**Challenge**. Each entry below should be reproduced character for character.

**Input for this task**.
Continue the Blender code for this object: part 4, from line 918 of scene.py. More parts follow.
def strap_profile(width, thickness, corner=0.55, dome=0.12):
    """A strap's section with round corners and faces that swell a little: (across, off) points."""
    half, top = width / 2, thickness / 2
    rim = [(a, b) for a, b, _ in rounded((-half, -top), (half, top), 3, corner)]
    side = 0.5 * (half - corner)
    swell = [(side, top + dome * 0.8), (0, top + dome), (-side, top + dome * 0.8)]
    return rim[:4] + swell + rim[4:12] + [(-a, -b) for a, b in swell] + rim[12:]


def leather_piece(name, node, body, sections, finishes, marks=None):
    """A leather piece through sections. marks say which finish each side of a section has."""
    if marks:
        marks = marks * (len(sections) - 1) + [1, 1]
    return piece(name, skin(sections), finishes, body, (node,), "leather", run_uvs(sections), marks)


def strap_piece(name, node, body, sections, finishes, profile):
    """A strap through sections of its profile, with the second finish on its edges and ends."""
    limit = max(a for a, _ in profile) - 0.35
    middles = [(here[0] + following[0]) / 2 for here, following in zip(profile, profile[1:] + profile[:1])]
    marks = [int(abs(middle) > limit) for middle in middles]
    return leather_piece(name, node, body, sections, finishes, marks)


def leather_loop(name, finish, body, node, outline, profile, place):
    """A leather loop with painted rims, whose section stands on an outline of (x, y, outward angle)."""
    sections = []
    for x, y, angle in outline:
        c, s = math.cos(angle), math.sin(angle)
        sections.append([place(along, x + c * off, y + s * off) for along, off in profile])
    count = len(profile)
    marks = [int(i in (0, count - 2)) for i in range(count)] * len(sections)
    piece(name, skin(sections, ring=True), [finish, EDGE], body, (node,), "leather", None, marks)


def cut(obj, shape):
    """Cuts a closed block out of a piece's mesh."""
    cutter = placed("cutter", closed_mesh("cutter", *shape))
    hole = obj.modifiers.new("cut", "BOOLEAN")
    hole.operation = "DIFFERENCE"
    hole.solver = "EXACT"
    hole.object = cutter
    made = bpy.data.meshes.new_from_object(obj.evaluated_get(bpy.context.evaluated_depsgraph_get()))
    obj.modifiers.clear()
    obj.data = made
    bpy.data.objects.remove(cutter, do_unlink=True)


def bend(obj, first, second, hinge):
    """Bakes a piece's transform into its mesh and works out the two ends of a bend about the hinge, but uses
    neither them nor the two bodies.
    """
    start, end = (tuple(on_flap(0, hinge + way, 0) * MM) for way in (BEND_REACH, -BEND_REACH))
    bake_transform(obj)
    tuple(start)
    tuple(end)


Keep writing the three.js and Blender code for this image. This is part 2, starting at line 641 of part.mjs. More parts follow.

**Response below**.
Continue the Blender code for this object: part 4, from line 918 of scene.py. More parts follow.
def strap_profile(width, thickness, corner=0.55, dome=0.12):
    """A strap's section with round corners and faces that swell a little: (across, off) points."""
    half, top = width / 2, thickness / 2
    rim = [(a, b) for a, b, _ in rounded((-half, -top), (half, top), 3, corner)]
    side = 0.5 * (half - corner)
    swell = [(side, top + dome * 0.8), (0, top + dome), (-side, top + dome * 0.8)]
    return rim[:4] + swell + rim[4:12] + [(-a, -b) for a, b in swell] + rim[12:]


def leather_piece(name, node, body, sections, finishes, marks=None):
    """A leather piece through sections. marks say which finish each side of a section has."""
    if marks:
        marks = marks * (len(sections) - 1) + [1, 1]
    return piece(name, skin(sections), finishes, body, (node,), "leather", run_uvs(sections), marks)


def strap_piece(name, node, body, sections, finishes, profile):
    """A strap through sections of its profile, with the second finish on its edges and ends."""
    limit = max(a for a, _ in profile) - 0.35
    middles = [(here[0] + following[0]) / 2 for here, following in zip(profile, profile[1:] + profile[:1])]
    marks = [int(abs(middle) > limit) for middle in middles]
    return leather_piece(name, node, body, sections, finishes, marks)


def leather_loop(name, finish, body, node, outline, profile, place):
    """A leather loop with painted rims, whose section stands on an outline of (x, y, outward angle)."""
    sections = []
    for x, y, angle in outline:
        c, s = math.cos(angle), math.sin(angle)
        sections.append([place(along, x + c * off, y + s * off) for along, off in profile])
    count = len(profile)
    marks = [int(i in (0, count - 2)) for i in range(count)] * len(sections)
    piece(name, skin(sections, ring=True), [finish, EDGE], body, (node,), "leather", None, marks)


def cut(obj, shape):
    """Cuts a closed block out of a piece's mesh."""
    cutter = placed("cutter", closed_mesh("cutter", *shape))
    hole = obj.modifiers.new("cut", "BOOLEAN")
    hole.operation = "DIFFERENCE"
    hole.solver = "EXACT"
    hole.object = cutter
    made = bpy.data.meshes.new_from_object(obj.evaluated_get(bpy.context.evaluated_depsgraph_get()))
    obj.modifiers.clear()
    obj.data = made
    bpy.data.objects.remove(cutter, do_unlink=True)


def bend(obj, first, second, hinge):
    """Bakes a piece's transform into its mesh and works out the two ends of a bend about the hinge, but uses
    neither them nor the two bodies.
    """
    start, end = (tuple(on_flap(0, hinge + way, 0) * MM) for way in (BEND_REACH, -BEND_REACH))
    bake_transform(obj)
    tuple(start)
    tuple(end)


Keep writing the three.js and Blender code for this image. This is part 2, starting at line 641 of part.mjs. More parts follow.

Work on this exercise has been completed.